There is nothing wrong with the easy solution
Stop looking for complex solutions.
There are no points for coming up with a complex solution to a problem.
Don’t overcomplicate stuff, just because the easy thing doesn’t feel right to you.
See if the obvious solution works. See if it is already a solved problem. See if you can take help from someone else.
Many times people overcomplicate issues because the simple option doesn’t feel right or impressive to them. They think the harder solution must be better. But that’s not true at all.
I was talking to a dev yesterday, and they asked for a library that can help them with an animation. They got a brief to create cool looking, aurora borealis like animation for a landing page, to play in the background. They asked which animation library can do the trick easily.
They have been at it with a library (d3.js), and was asking if Unity, or some other game development SDK can help them with it.
They had an example site as well.
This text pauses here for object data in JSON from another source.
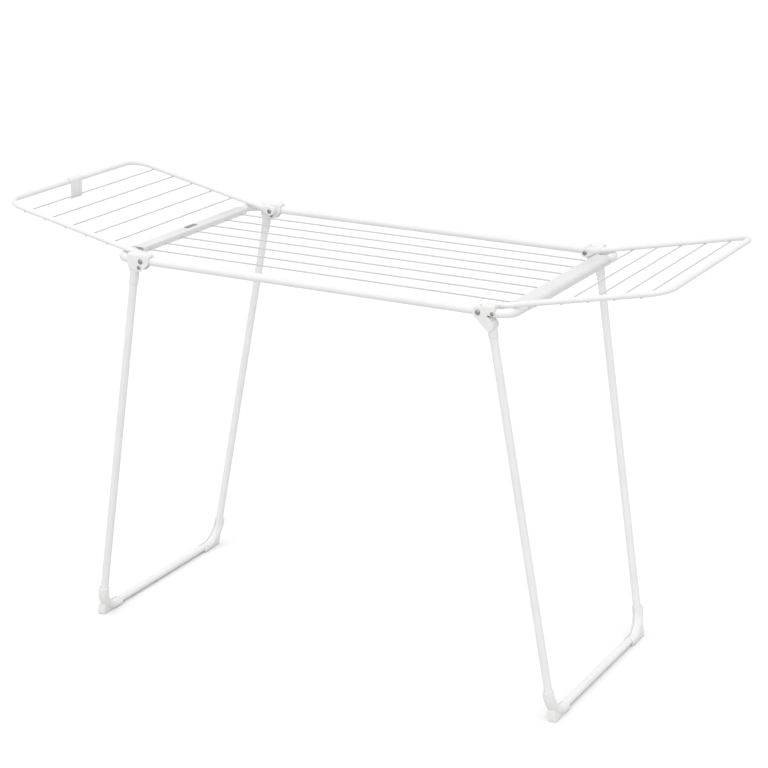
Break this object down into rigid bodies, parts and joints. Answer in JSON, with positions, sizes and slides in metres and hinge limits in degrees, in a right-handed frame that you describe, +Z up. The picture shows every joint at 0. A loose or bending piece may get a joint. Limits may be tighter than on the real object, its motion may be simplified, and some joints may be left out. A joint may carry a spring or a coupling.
{
  "type": "folding clothes drying rack",
  "caption": "Folding clothes drying rack: a wired deck on two splayed leg frames, with a wired wing hinged at each end and a hook clip that keeps it shut.",
  "frame": {"origin": "on the floor, under the middle of the rack", "axes": "+X along the rack towards the right wing, +Y across it towards the back, +Z up"},
  "size_m": [1.5788, 0.5844, 0.964],
  "materials": {
    "tube_coating": "white powder coat, satin",
    "carrier_coating": "white powder coat over pressed steel strip, satin",
    "wire_coating": "white plastic-coated steel wire, satin",
    "hinge_plastic": "white moulded plastic, fine matt grain",
    "foot_plastic": "white moulded plastic, matt, slightly scuffed soles",
    "clip_plastic": "white moulded plastic, smooth",
    "rivet_metal": "bright plated steel rivet heads",
    "label_film": "plain dark film with no lettering"
  },
  "bodies": {
    "deck": {"deck_frame": "tube_coating", "wire_carrier_left": "carrier_coating", "wire_carrier_right": "carrier_coating", "deck_wire_1": "wire_coating", "deck_wire_2": "wire_coating", "deck_wire_3": "wire_coating", "deck_wire_4": "wire_coating", "deck_wire_5": "wire_coating", "deck_wire_6": "wire_coating", "deck_wire_7": "wire_coating", "blank_label": "label_film", "rail_saddle_left_front": "hinge_plastic", "rail_saddle_left_back": "hinge_plastic", "rail_saddle_right_front": "hinge_plastic", "rail_saddle_right_back": "hinge_plastic", "wing_rivet_left_front": "rivet_metal", "wing_rivet_left_back": "rivet_metal", "wing_rivet_right_front": "rivet_metal", "wing_rivet_right_back": "rivet_metal", "leg_rivet_left_front": "rivet_metal", "leg_rivet_left_back": "rivet_metal", "saddle_rivet_right_front": "rivet_metal", "saddle_rivet_right_back": "rivet_metal"},
    "left_leg": {"leg_frame_left": "tube_coating", "leg_knuckle_left_front": "hinge_plastic", "leg_knuckle_left_back": "hinge_plastic", "foot_left_front": "foot_plastic", "foot_left_back": "foot_plastic"},
    "right_leg": {"leg_frame_right": "tube_coating", "leg_knuckle_right_front": "hinge_plastic", "leg_knuckle_right_back": "hinge_plastic", "foot_right_front": "foot_plastic", "foot_right_back": "foot_plastic"},
    "left_wing": {"wing_frame_left": "tube_coating", "wing_wire_left_1": "wire_coating", "wing_wire_left_2": "wire_coating", "wing_wire_left_3": "wire_coating", "wing_wire_left_4": "wire_coating", "wing_wire_left_5": "wire_coating", "wing_knuckle_left_front": "hinge_plastic", "wing_knuckle_left_back": "hinge_plastic"},
    "right_wing": {"wing_frame_right": "tube_coating", "wing_wire_right_1": "wire_coating", "wing_wire_right_2": "wire_coating", "wing_wire_right_3": "wire_coating", "wing_wire_right_4": "wire_coating", "wing_wire_right_5": "wire_coating", "wing_knuckle_right_front": "hinge_plastic", "wing_knuckle_right_back": "hinge_plastic"},
    "clip": {"folding_clip": "clip_plastic"}
  },
  "joints": [
    {"name": "right_leg_fold", "type": "hinge", "parent": "deck", "child": "right_leg", "pos_m": [0.402, 0, 0.873], "axis": [0, 1, 0], "range_deg": [0, 99.4]},
    {"name": "left_leg_fold", "type": "hinge", "parent": "deck", "child": "left_leg", "pos_m": [-0.4065, 0, 0.859], "axis": [0, -1, 0], "range_deg": [0, 98.2]},
    {"name": "right_wing_fold", "type": "hinge", "parent": "deck", "child": "right_wing", "pos_m": [0.402, 0, 0.873], "axis": [0, -1, 0], "range_deg": [0, 166.1]},
    {"name": "left_wing_fold", "type": "hinge", "parent": "deck", "child": "left_wing", "pos_m": [-0.402, 0, 0.873], "axis": [0, 1, 0], "range_deg": [0, 166.1]},
    {"name": "clip_swing", "type": "hinge", "parent": "left_wing", "child": "clip", "pos_m": [-0.78216, 0, 0.95547], "axis": [0, -1, 0], "range_deg": [-103, 70]}
  ]
}
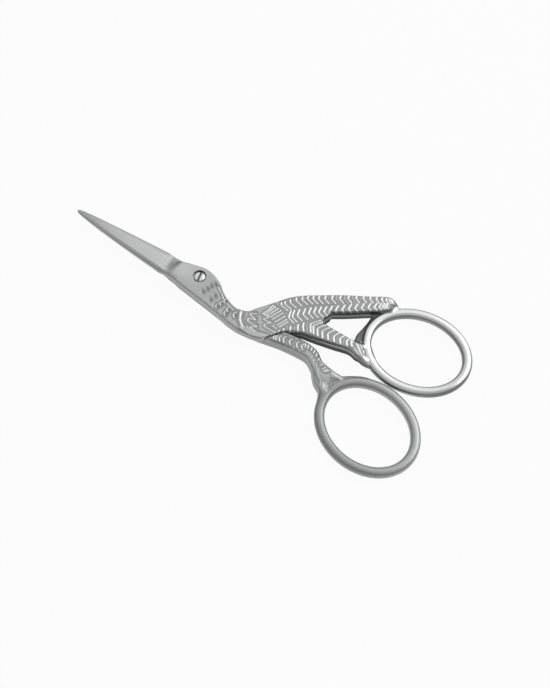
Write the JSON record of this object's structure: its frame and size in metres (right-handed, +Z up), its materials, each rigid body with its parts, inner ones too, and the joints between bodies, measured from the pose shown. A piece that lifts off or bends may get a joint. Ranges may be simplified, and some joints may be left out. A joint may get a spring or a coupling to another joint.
{
  "type": "embroidery scissors",
  "caption": "Stork-shaped embroidery scissors: lapped steel halves with slim pointed blades, a wing above an open window, oval finger rings and a slotted pivot screw.",
  "frame": {"origin": "on the screw's axis, at the level of the flat back faces that the scissors rest on", "axes": "+X from the screw towards the finger rings, +Y towards the wing and the upper ring, +Z up through the thickness, out of the front face with the screw's slot"},
  "size_m": [0.0893, 0.0387, 0.0034],
  "materials": {
    "front_steel": "satin blade and body with polished ring",
    "back_steel": "satin, slightly duller than the front half",
    "screw_steel": "polished head"
  },
  "bodies": {
    "back": {"back_half": "back_steel", "pivot_screw": "screw_steel"},
    "front": {"front_half": "front_steel"}
  },
  "joints": [
    {"name": "blades_open", "type": "hinge", "parent": "back", "child": "front", "pos_m": [0, 0, 0], "axis": [0, 0, 1], "range_deg": [0, 150]}
  ]
}
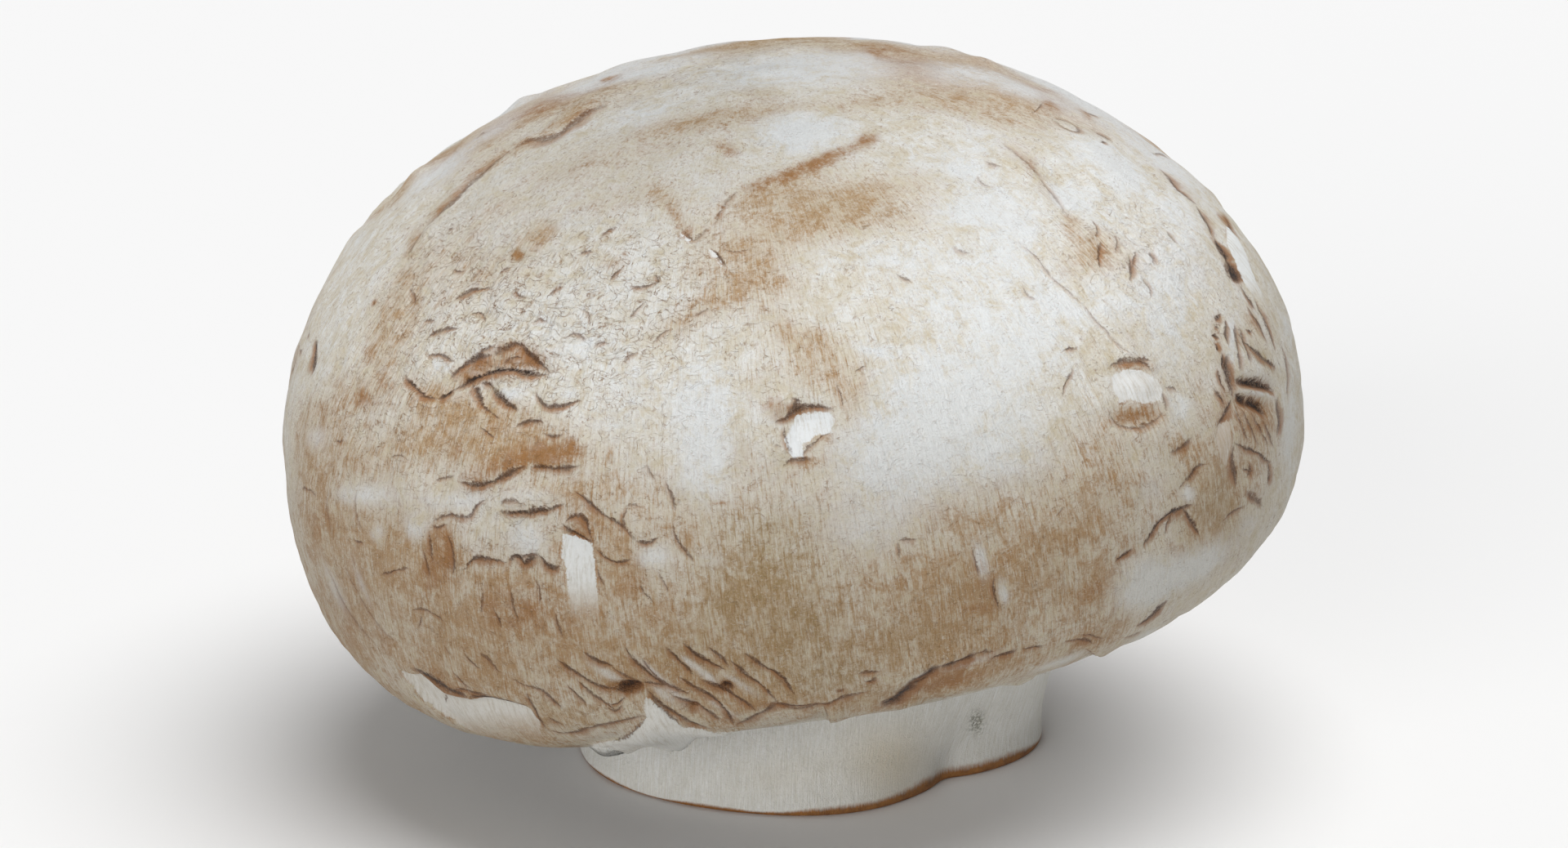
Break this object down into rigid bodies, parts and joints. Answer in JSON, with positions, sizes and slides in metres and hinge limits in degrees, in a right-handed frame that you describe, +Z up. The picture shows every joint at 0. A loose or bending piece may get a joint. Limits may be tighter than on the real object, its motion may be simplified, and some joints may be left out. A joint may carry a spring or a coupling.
{
  "type": "button mushroom",
  "caption": "Closed-cup button mushroom with a domed, scarred pale cap, an inrolled margin with torn veil, hidden gills and a short cut stem.",
  "frame": {"origin": "centre of the cut face at the foot of the stem", "axes": "+Z up along the stem from the cut face, -Y towards the side that the picture shows, +X to the picture's right; the cap leans a little to -X and -Y"},
  "size_m": [0.0557, 0.0551, 0.0392],
  "materials": {
    "flesh": "matt fibrous skin, off-white with tan and brown stains and pale torn flesh",
    "gill": "matt thin blades, pinkish brown"
  },
  "bodies": {
    "root": {"mushroom": "flesh", "gills": "gill"}
  },
  "joints": []
}
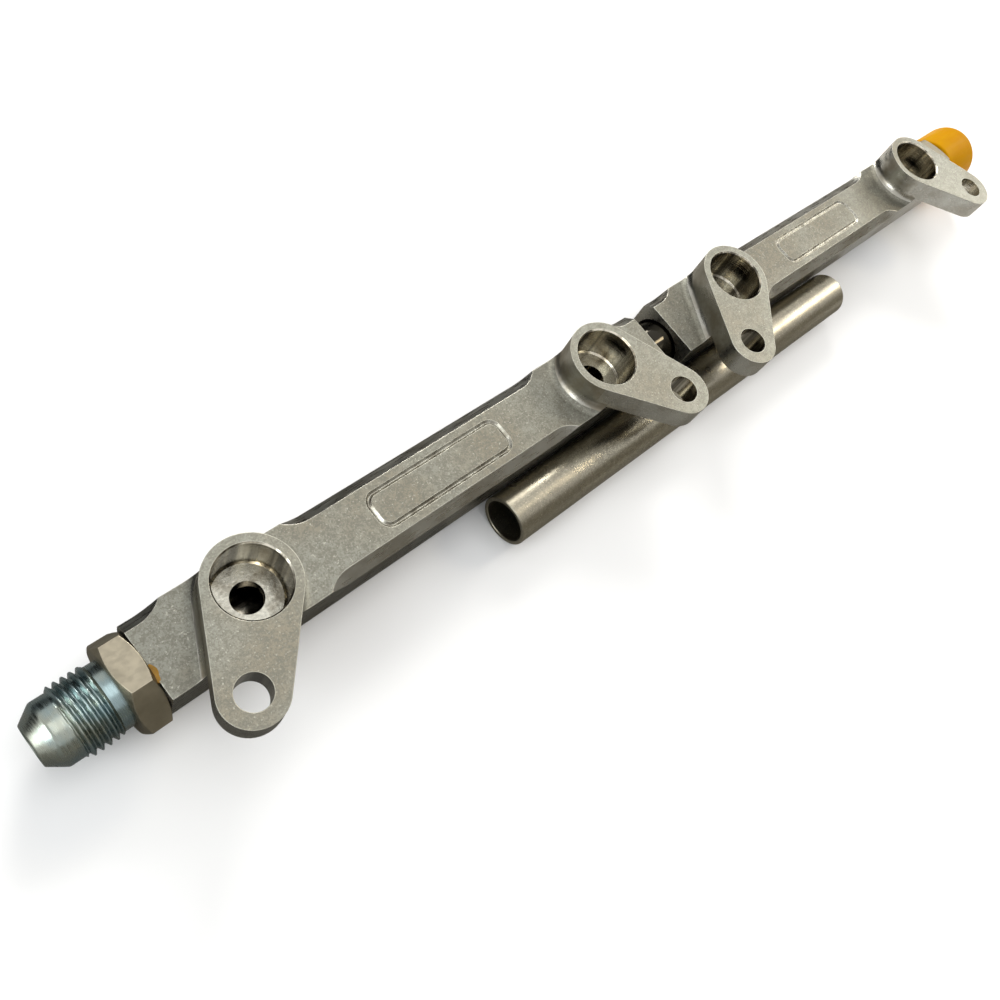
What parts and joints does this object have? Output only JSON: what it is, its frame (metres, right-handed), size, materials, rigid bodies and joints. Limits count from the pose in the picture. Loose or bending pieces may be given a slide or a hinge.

But, it ran a video of the animation. They felt it’s not good enough, and had spent a full 3 weeks on trying to figure it out! When I probed about the issues with a video, they said “it felt too simple for production”.
Similarly, at work, we were working on a state management system for a client. Client thought we needed some elaborate AI setup to work on it. They had allocated huge budget for the AI bit. After making the state machine, we were able to complete it in 39 lines of Ruby code.
Client’s team wasn’t convinced though, they felt it’ll break under edge cases. Rigorous QA testing showed them that it was indeed safe, and worked better.
Same thing with people complicating their blogging setup, their development environment, their tech stack (why do you need React for a static page? Why?).
People love to complicate things. They are not comfortable with the solution that is easier to implement.
You had to take complicated routes in school to score marks. So now, taking the easy or simple path feels like cheating.
But there are no points for complicating things in the real world.
So please, try out the easy solution first, and don’t change it until it starts breaking.
Image taken from this tweet.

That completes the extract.